— START STORED ROWS —

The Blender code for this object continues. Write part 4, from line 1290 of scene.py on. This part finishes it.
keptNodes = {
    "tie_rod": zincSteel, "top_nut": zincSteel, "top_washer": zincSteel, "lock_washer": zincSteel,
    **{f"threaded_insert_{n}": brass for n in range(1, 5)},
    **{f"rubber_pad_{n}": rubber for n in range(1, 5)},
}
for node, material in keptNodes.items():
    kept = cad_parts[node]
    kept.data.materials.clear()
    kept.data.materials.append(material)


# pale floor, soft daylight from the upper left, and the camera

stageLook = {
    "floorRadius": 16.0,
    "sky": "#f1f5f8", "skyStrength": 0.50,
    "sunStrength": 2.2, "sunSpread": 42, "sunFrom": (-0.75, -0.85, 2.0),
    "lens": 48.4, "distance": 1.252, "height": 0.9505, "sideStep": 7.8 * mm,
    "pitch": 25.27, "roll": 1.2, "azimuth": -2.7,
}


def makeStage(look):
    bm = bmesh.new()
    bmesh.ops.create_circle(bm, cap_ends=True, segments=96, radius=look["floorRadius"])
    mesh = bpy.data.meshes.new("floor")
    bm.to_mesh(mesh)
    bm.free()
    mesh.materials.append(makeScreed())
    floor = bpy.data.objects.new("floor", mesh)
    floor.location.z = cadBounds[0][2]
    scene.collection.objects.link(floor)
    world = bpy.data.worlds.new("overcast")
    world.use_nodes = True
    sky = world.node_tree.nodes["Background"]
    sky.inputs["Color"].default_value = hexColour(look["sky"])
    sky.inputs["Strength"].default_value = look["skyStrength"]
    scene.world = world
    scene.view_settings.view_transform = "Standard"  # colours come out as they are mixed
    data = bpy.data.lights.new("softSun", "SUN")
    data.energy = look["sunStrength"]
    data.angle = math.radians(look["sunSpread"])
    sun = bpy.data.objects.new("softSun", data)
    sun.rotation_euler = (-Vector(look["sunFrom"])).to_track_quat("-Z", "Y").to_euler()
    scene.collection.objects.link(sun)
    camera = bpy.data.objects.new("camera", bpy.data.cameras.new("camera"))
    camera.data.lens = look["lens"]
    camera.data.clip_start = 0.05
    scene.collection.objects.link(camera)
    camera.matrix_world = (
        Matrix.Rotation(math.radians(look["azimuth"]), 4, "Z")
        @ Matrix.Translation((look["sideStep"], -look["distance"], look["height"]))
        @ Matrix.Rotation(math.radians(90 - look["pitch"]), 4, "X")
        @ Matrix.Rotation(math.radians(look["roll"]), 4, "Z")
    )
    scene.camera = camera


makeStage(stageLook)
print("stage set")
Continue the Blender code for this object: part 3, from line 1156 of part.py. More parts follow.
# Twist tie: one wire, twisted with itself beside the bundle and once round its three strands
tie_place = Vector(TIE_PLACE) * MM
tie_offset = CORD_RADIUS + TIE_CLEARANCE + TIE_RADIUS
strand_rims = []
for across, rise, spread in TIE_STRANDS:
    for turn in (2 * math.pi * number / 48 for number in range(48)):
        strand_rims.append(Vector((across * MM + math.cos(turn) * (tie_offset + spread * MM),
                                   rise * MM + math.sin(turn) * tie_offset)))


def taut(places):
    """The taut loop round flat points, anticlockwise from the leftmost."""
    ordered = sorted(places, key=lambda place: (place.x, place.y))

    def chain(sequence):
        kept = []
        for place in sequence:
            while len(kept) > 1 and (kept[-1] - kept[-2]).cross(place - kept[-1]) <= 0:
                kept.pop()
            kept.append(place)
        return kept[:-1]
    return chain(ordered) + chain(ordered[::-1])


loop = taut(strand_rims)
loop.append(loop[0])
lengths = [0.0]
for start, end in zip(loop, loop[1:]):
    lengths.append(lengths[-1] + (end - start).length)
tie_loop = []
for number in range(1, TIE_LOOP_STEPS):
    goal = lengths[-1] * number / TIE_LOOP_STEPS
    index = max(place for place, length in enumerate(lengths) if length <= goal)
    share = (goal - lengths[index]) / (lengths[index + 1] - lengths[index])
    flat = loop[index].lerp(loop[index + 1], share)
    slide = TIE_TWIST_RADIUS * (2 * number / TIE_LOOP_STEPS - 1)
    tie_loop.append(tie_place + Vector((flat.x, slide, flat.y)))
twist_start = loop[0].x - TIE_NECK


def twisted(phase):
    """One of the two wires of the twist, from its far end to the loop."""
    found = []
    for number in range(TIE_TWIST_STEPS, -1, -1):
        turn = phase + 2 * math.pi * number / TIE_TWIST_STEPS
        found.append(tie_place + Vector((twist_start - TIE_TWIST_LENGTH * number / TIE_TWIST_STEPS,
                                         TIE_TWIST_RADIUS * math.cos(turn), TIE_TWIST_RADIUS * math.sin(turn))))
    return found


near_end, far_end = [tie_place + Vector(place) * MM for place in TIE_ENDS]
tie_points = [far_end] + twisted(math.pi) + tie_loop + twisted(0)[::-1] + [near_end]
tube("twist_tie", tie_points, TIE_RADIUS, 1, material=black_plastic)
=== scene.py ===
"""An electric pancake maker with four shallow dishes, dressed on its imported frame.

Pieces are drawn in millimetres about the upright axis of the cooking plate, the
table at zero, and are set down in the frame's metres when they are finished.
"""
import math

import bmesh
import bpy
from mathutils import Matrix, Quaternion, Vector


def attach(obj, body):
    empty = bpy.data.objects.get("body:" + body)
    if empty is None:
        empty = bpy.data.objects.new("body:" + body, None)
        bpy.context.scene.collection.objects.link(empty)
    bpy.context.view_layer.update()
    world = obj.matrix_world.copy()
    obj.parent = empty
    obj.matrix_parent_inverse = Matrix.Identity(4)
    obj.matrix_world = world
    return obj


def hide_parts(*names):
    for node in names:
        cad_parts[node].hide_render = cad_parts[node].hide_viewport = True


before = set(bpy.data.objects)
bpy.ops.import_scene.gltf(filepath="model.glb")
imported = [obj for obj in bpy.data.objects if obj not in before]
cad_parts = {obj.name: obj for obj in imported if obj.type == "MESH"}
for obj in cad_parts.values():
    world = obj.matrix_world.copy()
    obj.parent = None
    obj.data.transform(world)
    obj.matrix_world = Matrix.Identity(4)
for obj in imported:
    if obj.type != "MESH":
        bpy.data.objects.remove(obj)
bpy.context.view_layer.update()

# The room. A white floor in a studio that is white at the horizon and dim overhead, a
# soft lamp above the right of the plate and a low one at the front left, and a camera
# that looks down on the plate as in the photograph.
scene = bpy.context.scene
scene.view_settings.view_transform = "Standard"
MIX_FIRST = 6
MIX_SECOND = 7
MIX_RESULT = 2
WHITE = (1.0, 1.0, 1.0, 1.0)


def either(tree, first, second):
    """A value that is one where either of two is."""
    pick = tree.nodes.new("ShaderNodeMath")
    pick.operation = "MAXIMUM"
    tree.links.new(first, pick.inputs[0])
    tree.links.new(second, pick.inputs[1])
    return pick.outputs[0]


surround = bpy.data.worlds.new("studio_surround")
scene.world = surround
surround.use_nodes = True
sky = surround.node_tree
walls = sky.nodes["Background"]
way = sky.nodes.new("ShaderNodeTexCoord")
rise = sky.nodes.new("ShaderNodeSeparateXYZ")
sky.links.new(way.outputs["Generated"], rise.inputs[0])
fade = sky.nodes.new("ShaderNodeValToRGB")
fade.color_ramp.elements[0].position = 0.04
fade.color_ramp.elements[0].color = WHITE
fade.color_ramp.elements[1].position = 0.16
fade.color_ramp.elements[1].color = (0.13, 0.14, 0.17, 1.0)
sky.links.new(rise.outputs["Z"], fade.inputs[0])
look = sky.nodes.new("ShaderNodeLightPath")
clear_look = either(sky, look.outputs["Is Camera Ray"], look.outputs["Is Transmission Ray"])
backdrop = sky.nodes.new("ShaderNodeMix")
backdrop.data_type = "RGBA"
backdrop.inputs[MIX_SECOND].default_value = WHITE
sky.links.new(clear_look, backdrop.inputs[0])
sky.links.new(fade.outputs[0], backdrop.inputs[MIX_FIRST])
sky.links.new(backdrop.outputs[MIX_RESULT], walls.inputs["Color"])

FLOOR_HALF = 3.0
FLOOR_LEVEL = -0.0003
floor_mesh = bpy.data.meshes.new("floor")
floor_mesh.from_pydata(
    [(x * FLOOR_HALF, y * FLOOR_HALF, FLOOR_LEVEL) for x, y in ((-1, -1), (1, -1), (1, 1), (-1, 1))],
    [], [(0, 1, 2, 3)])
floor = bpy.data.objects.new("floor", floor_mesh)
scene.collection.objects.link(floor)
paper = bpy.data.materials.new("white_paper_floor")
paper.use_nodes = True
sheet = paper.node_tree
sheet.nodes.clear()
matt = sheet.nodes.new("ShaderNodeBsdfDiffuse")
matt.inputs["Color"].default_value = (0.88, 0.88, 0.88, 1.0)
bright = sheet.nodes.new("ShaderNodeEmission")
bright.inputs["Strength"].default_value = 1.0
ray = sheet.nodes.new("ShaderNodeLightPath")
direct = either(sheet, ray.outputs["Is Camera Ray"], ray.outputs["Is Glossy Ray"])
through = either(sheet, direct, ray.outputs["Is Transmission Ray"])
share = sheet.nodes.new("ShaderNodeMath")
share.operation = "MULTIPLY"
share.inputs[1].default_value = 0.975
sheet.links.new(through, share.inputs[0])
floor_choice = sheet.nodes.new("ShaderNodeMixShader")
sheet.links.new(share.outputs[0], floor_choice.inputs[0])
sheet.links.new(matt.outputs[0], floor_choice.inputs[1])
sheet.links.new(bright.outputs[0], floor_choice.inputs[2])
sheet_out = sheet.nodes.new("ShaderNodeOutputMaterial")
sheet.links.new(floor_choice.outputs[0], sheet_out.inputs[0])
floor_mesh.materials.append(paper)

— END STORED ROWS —

→ **WRITTEN TASK**
Will you return exactly the lines above from the one with "loop = taut(strand_rims)" down to the one with "imported = [obj", counting both as part of the range?

→ **IN RESPONSE**
loop = taut(strand_rims)
loop.append(loop[0])
lengths = [0.0]
for start, end in zip(loop, loop[1:]):
    lengths.append(lengths[-1] + (end - start).length)
tie_loop = []
for number in range(1, TIE_LOOP_STEPS):
    goal = lengths[-1] * number / TIE_LOOP_STEPS
    index = max(place for place, length in enumerate(lengths) if length <= goal)
    share = (goal - lengths[index]) / (lengths[index + 1] - lengths[index])
    flat = loop[index].lerp(loop[index + 1], share)
    slide = TIE_TWIST_RADIUS * (2 * number / TIE_LOOP_STEPS - 1)
    tie_loop.append(tie_place + Vector((flat.x, slide, flat.y)))
twist_start = loop[0].x - TIE_NECK


def twisted(phase):
    """One of the two wires of the twist, from its far end to the loop."""
    found = []
    for number in range(TIE_TWIST_STEPS, -1, -1):
        turn = phase + 2 * math.pi * number / TIE_TWIST_STEPS
        found.append(tie_place + Vector((twist_start - TIE_TWIST_LENGTH * number / TIE_TWIST_STEPS,
                                         TIE_TWIST_RADIUS * math.cos(turn), TIE_TWIST_RADIUS * math.sin(turn))))
    return found


near_end, far_end = [tie_place + Vector(place) * MM for place in TIE_ENDS]
tie_points = [far_end] + twisted(math.pi) + tie_loop + twisted(0)[::-1] + [near_end]
tube("twist_tie", tie_points, TIE_RADIUS, 1, material=black_plastic)
=== scene.py ===
"""An electric pancake maker with four shallow dishes, dressed on its imported frame.

Pieces are drawn in millimetres about the upright axis of the cooking plate, the
table at zero, and are set down in the frame's metres when they are finished.
"""
import math

import bmesh
import bpy
from mathutils import Matrix, Quaternion, Vector


def attach(obj, body):
    empty = bpy.data.objects.get("body:" + body)
    if empty is None:
        empty = bpy.data.objects.new("body:" + body, None)
        bpy.context.scene.collection.objects.link(empty)
    bpy.context.view_layer.update()
    world = obj.matrix_world.copy()
    obj.parent = empty
    obj.matrix_parent_inverse = Matrix.Identity(4)
    obj.matrix_world = world
    return obj


def hide_parts(*names):
    for node in names:
        cad_parts[node].hide_render = cad_parts[node].hide_viewport = True


before = set(bpy.data.objects)
bpy.ops.import_scene.gltf(filepath="model.glb")
imported = [obj for obj in bpy.data.objects if obj not in before]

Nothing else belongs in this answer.